Notizie dalla Venetia nel 145° anno di occupazione italiana
Da sempre, i fiumi sono un elemento fondamentale nella geografia, e dunque nella storia della Venetia. Uniscono il mare alla terraferma, ma non solo, in qualche modo trasformano la terraferma in un prato navigabile, la rendono marina, e fluida. In una civiltà di acque, tutto quello che è acqua, la laguna, il fiume, il torrente, le acque sotterranee che conferiscono identità e ricchezza alle Terme Euganee dove trascorro parte della mia vita, ma anche i ghiacciai alpini, rappresenta un modo per comprendere una civiltà, conferisce una prospettiva che civiltà altre non hanno, legate in tutto e per tutto ad una terra spesso priva d’acque. E poi, sovrano delle acque, il mare…
Tuttavia, in questi tempi infinitamente amari, e dolci soltanto perché più il disagio di vivere nel lozzo e nel brutto s’accresce, più si aprono le porte della libertà, occorre soffermarsi su due episodi terribili, legati ai fiumi. E alla morte.
A Noventa, un giovane moldavo annega per sfuggire ai carabinieri. Contemporaneamente, a Ospedaletto Euganeo un altro uomo, Paolino Lucchin, padre di famiglia, si getta nel fiume, perché disperato, perché credeva di non poter uscire dalla crisi economica che toccando uno stato, entità astratta, si concreta nello stroncare gli individui, nella realtà in cui si esprime.
Così, la Brenta e l’Adige, fiumi felici, hanno dovuto assumersi la loro quota di morte, due vittime di un tempo di miseria, morale e materiale, quale non si era mai visto prima, in un paese che definire “di merda” come fa Marco Travaglio nell’editoriale scatologico su “Il Fatto” del 16 settembre – dove si anche racconta del premier che “infilava il crocifisso tra le tette di Nicole” – è sbagliato, perché in questo modo lo si nobilita. La merda è organica, e legata dunque alla vita: ITA, invece, ci offre lo spettacolo di burattini senz’anima e senza cuore, fantocci che s’agitano e gridano e strisciano e sbuffano, emettendo i rauchi suoni metallici di un motorino in agonia, per rallentare il salto nel fuoco, e poi nel vuoto, che la storia ha preparato per loro.

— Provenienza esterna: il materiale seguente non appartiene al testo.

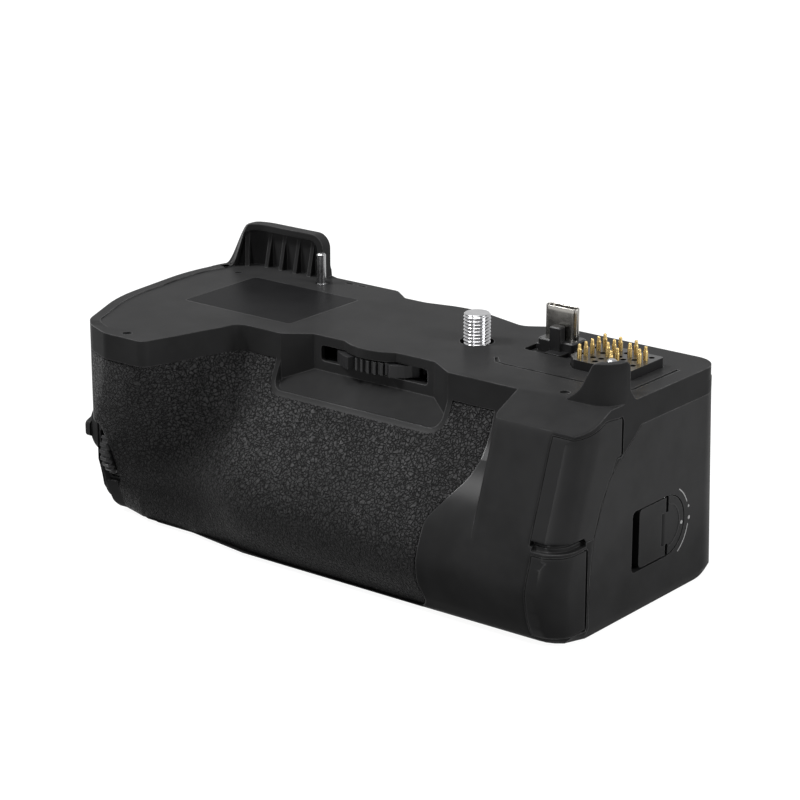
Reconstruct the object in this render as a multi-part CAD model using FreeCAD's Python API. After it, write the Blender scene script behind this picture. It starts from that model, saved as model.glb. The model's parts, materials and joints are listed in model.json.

A Paolino Lucchin, 56 anni, dedicheremo una strada nella Venetia libera. Così come a tutti coloro che si sono suicidati e si stanno suicidando perché ITA li uccide, e vogliono avere almeno la dignità di por fine alla propria vita di propria mano. Ricorderemo anche quel giovane moldavo, Ruslan Moisei, aveva 23 anni. Lo ricorderemo perché sul web si è scatenato l’attacco contro di lui, era un ladro (o rubava per sopravvivere? – la differenza è abissale), e da parte di chi? Da parte dei pasionari con il fazzoletto verde, coloro che per continuare a tradire il proprio popolo devono pubblicamente offendere popoli e genti altre, coloro che invidiano chi apertamente ruba perché devono ogni giorno onorare i loro capi, che rubano segretamente (ma neppure troppo) e cifre molto più consistenti? Da parte dei coetanei di Ruslan, che presto per lavorare dovranno tutti trasferirsi anche in Moldova, perché qui stanno morendo di fame? Da parte di chi? Di chi invidia i morti, perché almeno non devono più subire umiliazioni, quando le umiliazioni che ITA impartisce ogni giorno ad un popolo di schiavi hanno superato perfino l’immaginazione di Sade; per cui ormai un “crocifisso tra le tette”, in fatto di perversioni, è pari ad un tenero bacio tra adolescenti?
Speriamo che al più presto tutti si rendano conto che ITA è un moribondo che cammina, un sonnambulo abbietto che, come il protagonista di una celebre novella di Pirandello, uccide chi gli sta intorno gridando “roba mia vientene con me…”, perché ha davvero la convinzione che la nostra proprietà, la nostra vita, sia roba sua. Ma così non è. E’ roba nostra, e questa cosa informe deve morire da sola. Noi saremo tutti al suo funerale, e la bandiera di San Marco sventolerà quel giorno anche in via Paolino Lucchin, al centro di Ospedaletto Euganeo, avrà sostituito una via garibaldi, un corso ITA, un largo cavour, che sicuramente ora insozzano l’onomastica di quell’ameno paesino. Vi sono martiri silenziosi che pavimentano le strade che portano alla libertà. La loro memoria vive e vivrà in tutti noi. E nelle nostre generazioni future.